(Dataset rows)

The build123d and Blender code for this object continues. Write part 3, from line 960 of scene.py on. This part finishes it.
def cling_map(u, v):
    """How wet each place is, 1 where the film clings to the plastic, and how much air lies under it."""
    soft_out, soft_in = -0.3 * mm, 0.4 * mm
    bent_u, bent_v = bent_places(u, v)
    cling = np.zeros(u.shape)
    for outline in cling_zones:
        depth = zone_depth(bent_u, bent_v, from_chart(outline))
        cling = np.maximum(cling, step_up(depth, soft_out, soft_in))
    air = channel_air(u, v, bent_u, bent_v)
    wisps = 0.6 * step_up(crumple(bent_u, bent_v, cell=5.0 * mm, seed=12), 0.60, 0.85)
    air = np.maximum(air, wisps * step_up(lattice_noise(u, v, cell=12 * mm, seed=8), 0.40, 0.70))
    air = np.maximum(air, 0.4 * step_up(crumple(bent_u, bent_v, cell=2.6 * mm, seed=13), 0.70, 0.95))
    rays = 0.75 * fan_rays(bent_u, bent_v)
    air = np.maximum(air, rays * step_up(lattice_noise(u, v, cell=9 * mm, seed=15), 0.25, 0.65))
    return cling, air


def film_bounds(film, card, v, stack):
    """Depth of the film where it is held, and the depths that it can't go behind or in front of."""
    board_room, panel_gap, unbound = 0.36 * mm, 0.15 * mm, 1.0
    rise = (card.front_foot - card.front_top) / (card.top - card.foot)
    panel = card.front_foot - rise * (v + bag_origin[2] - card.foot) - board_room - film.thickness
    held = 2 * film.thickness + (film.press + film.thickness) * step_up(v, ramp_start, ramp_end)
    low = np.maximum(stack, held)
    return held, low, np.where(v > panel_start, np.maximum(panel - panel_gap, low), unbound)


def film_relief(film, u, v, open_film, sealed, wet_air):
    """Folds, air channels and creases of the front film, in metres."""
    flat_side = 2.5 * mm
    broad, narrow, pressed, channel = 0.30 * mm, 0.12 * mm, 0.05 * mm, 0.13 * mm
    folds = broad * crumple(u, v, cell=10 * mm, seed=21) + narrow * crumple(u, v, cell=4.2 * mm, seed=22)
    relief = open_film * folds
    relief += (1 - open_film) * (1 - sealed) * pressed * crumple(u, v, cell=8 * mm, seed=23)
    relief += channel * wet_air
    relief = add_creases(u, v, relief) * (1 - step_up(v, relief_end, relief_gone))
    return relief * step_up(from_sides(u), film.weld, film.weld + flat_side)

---

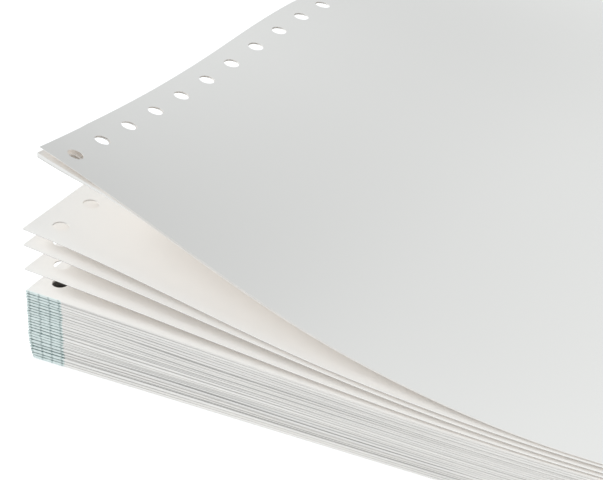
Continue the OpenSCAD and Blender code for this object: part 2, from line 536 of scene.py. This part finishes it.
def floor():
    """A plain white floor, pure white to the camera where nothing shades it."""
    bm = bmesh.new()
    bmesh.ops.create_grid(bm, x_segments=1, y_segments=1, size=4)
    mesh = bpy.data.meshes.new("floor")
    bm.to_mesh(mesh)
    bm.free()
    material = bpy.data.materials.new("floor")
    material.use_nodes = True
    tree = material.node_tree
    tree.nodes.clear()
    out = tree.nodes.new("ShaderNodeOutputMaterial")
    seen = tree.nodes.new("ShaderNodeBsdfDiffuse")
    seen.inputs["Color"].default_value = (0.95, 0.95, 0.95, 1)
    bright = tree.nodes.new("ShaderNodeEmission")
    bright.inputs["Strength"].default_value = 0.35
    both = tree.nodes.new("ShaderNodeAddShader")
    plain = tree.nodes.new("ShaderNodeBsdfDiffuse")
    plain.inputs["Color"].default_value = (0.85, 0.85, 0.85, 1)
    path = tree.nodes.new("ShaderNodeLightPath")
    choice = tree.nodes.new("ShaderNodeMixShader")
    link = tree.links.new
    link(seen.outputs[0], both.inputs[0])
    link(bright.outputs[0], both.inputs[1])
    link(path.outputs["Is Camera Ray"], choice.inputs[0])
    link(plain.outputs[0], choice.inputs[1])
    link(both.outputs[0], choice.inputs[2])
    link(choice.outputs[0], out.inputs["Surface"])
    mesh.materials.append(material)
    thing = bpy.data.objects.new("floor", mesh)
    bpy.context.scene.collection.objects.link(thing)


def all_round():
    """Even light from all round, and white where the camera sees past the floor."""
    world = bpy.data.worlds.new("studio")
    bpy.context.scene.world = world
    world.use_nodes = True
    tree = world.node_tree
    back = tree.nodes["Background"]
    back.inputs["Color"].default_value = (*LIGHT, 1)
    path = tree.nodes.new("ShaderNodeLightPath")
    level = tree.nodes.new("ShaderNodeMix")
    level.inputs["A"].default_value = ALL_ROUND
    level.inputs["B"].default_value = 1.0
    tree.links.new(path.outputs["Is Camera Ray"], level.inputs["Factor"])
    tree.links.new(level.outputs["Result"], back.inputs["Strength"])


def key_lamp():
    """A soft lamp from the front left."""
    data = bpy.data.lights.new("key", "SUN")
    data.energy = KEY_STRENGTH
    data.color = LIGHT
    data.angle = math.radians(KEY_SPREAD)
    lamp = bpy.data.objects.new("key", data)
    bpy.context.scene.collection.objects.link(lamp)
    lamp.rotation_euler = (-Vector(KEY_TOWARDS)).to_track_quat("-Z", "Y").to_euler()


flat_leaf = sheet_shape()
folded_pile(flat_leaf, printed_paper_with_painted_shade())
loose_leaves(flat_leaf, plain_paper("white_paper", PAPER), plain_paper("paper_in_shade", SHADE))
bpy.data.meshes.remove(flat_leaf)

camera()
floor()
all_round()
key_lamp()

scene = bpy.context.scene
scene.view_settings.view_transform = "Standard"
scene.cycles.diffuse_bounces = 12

Description of the task: From the listing above, pick out each line where the word "finishes" appears.

Solution:
The build123d and Blender code for this object continues. Write part 3, from line 960 of scene.py on. This part finishes it.
Continue the OpenSCAD and Blender code for this object: part 2, from line 536 of scene.py. This part finishes it.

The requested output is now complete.